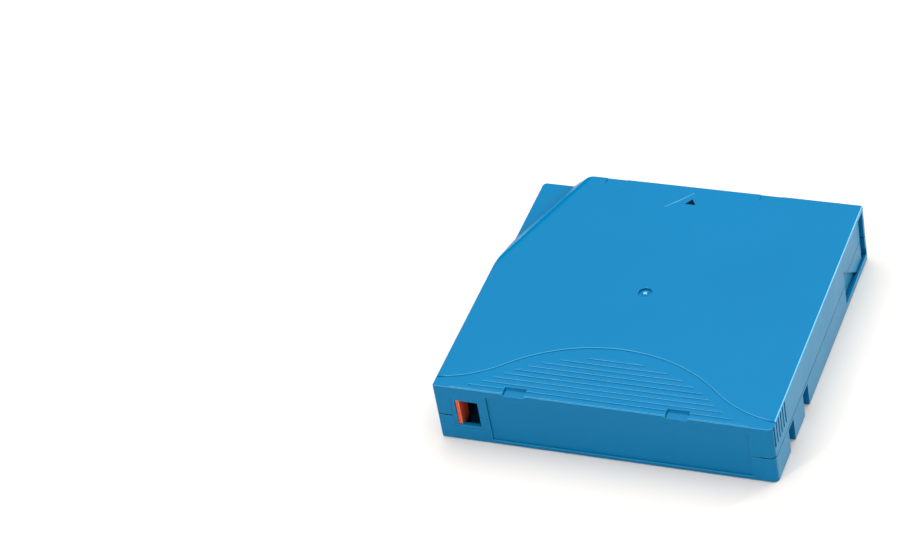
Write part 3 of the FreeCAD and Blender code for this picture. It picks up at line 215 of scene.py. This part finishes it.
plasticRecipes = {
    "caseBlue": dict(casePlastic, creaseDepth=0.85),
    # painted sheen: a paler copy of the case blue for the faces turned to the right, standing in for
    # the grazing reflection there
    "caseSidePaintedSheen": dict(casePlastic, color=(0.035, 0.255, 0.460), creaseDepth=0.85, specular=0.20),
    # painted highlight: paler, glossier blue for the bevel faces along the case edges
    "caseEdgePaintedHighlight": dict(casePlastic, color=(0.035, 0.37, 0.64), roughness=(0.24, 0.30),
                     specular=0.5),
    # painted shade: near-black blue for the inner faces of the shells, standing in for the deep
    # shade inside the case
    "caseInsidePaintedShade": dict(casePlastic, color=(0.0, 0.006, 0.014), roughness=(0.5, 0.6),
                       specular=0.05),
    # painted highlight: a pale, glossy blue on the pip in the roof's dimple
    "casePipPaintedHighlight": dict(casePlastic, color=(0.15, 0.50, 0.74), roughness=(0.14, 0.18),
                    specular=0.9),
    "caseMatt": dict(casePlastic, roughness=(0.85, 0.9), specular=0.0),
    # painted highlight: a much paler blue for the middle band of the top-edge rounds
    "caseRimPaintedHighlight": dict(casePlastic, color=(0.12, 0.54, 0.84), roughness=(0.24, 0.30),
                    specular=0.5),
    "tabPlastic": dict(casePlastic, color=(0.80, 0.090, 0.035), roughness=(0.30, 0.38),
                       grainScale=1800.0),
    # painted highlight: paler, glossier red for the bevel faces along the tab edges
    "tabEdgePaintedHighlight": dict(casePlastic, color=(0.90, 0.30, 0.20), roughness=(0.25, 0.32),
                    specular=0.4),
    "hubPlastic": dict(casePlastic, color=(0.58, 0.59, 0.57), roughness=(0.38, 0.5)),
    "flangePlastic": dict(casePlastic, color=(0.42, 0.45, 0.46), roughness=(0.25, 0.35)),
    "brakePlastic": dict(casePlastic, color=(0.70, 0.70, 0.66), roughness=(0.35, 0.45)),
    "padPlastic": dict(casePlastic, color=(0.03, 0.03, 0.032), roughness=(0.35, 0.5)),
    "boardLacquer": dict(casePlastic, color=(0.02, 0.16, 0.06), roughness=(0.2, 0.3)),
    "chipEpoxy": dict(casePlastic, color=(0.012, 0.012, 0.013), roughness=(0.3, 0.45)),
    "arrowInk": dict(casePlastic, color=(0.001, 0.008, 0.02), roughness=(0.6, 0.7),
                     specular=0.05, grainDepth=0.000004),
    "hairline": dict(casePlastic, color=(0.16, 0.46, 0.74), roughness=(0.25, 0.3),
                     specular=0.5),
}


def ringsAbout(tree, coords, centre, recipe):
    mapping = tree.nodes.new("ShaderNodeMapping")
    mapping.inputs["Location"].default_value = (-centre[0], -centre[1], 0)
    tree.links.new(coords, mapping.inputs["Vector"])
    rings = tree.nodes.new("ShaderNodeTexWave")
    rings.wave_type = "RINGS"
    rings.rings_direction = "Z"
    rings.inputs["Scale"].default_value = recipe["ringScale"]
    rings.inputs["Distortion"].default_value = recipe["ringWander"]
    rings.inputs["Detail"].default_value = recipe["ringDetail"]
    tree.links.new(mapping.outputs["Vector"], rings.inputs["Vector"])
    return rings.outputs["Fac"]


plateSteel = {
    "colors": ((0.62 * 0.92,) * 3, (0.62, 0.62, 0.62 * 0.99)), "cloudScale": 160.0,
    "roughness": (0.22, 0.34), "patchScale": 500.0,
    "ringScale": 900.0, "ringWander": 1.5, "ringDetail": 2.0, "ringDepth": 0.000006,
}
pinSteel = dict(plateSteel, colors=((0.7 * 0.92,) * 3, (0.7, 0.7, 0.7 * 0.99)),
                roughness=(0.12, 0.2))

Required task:
Return all of the data word for word.

Answer for the task:
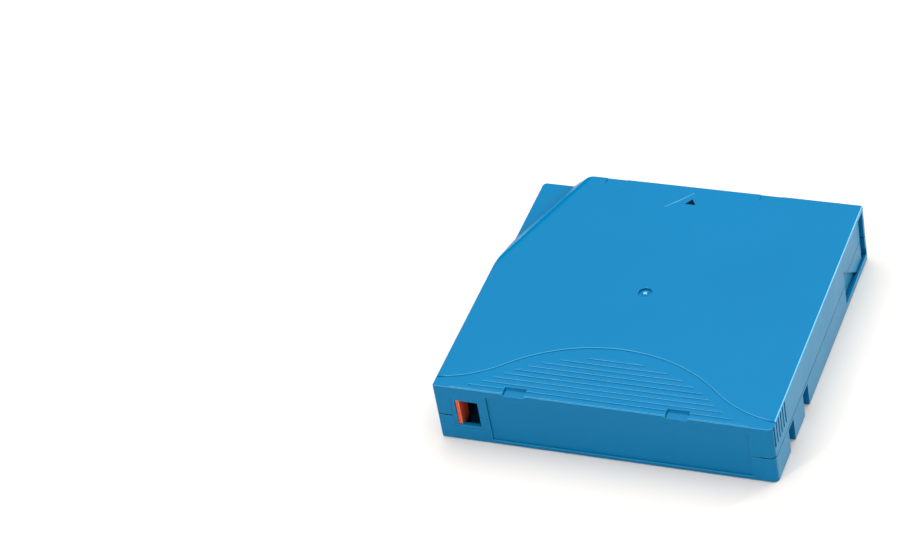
Write part 3 of the FreeCAD and Blender code for this picture. It picks up at line 215 of scene.py. This part finishes it.
plasticRecipes = {
    "caseBlue": dict(casePlastic, creaseDepth=0.85),
    # painted sheen: a paler copy of the case blue for the faces turned to the right, standing in for
    # the grazing reflection there
    "caseSidePaintedSheen": dict(casePlastic, color=(0.035, 0.255, 0.460), creaseDepth=0.85, specular=0.20),
    # painted highlight: paler, glossier blue for the bevel faces along the case edges
    "caseEdgePaintedHighlight": dict(casePlastic, color=(0.035, 0.37, 0.64), roughness=(0.24, 0.30),
                     specular=0.5),
    # painted shade: near-black blue for the inner faces of the shells, standing in for the deep
    # shade inside the case
    "caseInsidePaintedShade": dict(casePlastic, color=(0.0, 0.006, 0.014), roughness=(0.5, 0.6),
                       specular=0.05),
    # painted highlight: a pale, glossy blue on the pip in the roof's dimple
    "casePipPaintedHighlight": dict(casePlastic, color=(0.15, 0.50, 0.74), roughness=(0.14, 0.18),
                    specular=0.9),
    "caseMatt": dict(casePlastic, roughness=(0.85, 0.9), specular=0.0),
    # painted highlight: a much paler blue for the middle band of the top-edge rounds
    "caseRimPaintedHighlight": dict(casePlastic, color=(0.12, 0.54, 0.84), roughness=(0.24, 0.30),
                    specular=0.5),
    "tabPlastic": dict(casePlastic, color=(0.80, 0.090, 0.035), roughness=(0.30, 0.38),
                       grainScale=1800.0),
    # painted highlight: paler, glossier red for the bevel faces along the tab edges
    "tabEdgePaintedHighlight": dict(casePlastic, color=(0.90, 0.30, 0.20), roughness=(0.25, 0.32),
                    specular=0.4),
    "hubPlastic": dict(casePlastic, color=(0.58, 0.59, 0.57), roughness=(0.38, 0.5)),
    "flangePlastic": dict(casePlastic, color=(0.42, 0.45, 0.46), roughness=(0.25, 0.35)),
    "brakePlastic": dict(casePlastic, color=(0.70, 0.70, 0.66), roughness=(0.35, 0.45)),
    "padPlastic": dict(casePlastic, color=(0.03, 0.03, 0.032), roughness=(0.35, 0.5)),
    "boardLacquer": dict(casePlastic, color=(0.02, 0.16, 0.06), roughness=(0.2, 0.3)),
    "chipEpoxy": dict(casePlastic, color=(0.012, 0.012, 0.013), roughness=(0.3, 0.45)),
    "arrowInk": dict(casePlastic, color=(0.001, 0.008, 0.02), roughness=(0.6, 0.7),
                     specular=0.05, grainDepth=0.000004),
    "hairline": dict(casePlastic, color=(0.16, 0.46, 0.74), roughness=(0.25, 0.3),
                     specular=0.5),
}


def ringsAbout(tree, coords, centre, recipe):
    mapping = tree.nodes.new("ShaderNodeMapping")
    mapping.inputs["Location"].default_value = (-centre[0], -centre[1], 0)
    tree.links.new(coords, mapping.inputs["Vector"])
    rings = tree.nodes.new("ShaderNodeTexWave")
    rings.wave_type = "RINGS"
    rings.rings_direction = "Z"
    rings.inputs["Scale"].default_value = recipe["ringScale"]
    rings.inputs["Distortion"].default_value = recipe["ringWander"]
    rings.inputs["Detail"].default_value = recipe["ringDetail"]
    tree.links.new(mapping.outputs["Vector"], rings.inputs["Vector"])
    return rings.outputs["Fac"]


plateSteel = {
    "colors": ((0.62 * 0.92,) * 3, (0.62, 0.62, 0.62 * 0.99)), "cloudScale": 160.0,
    "roughness": (0.22, 0.34), "patchScale": 500.0,
    "ringScale": 900.0, "ringWander": 1.5, "ringDetail": 2.0, "ringDepth": 0.000006,
}
pinSteel = dict(plateSteel, colors=((0.7 * 0.92,) * 3, (0.7, 0.7, 0.7 * 0.99)),
                roughness=(0.12, 0.2))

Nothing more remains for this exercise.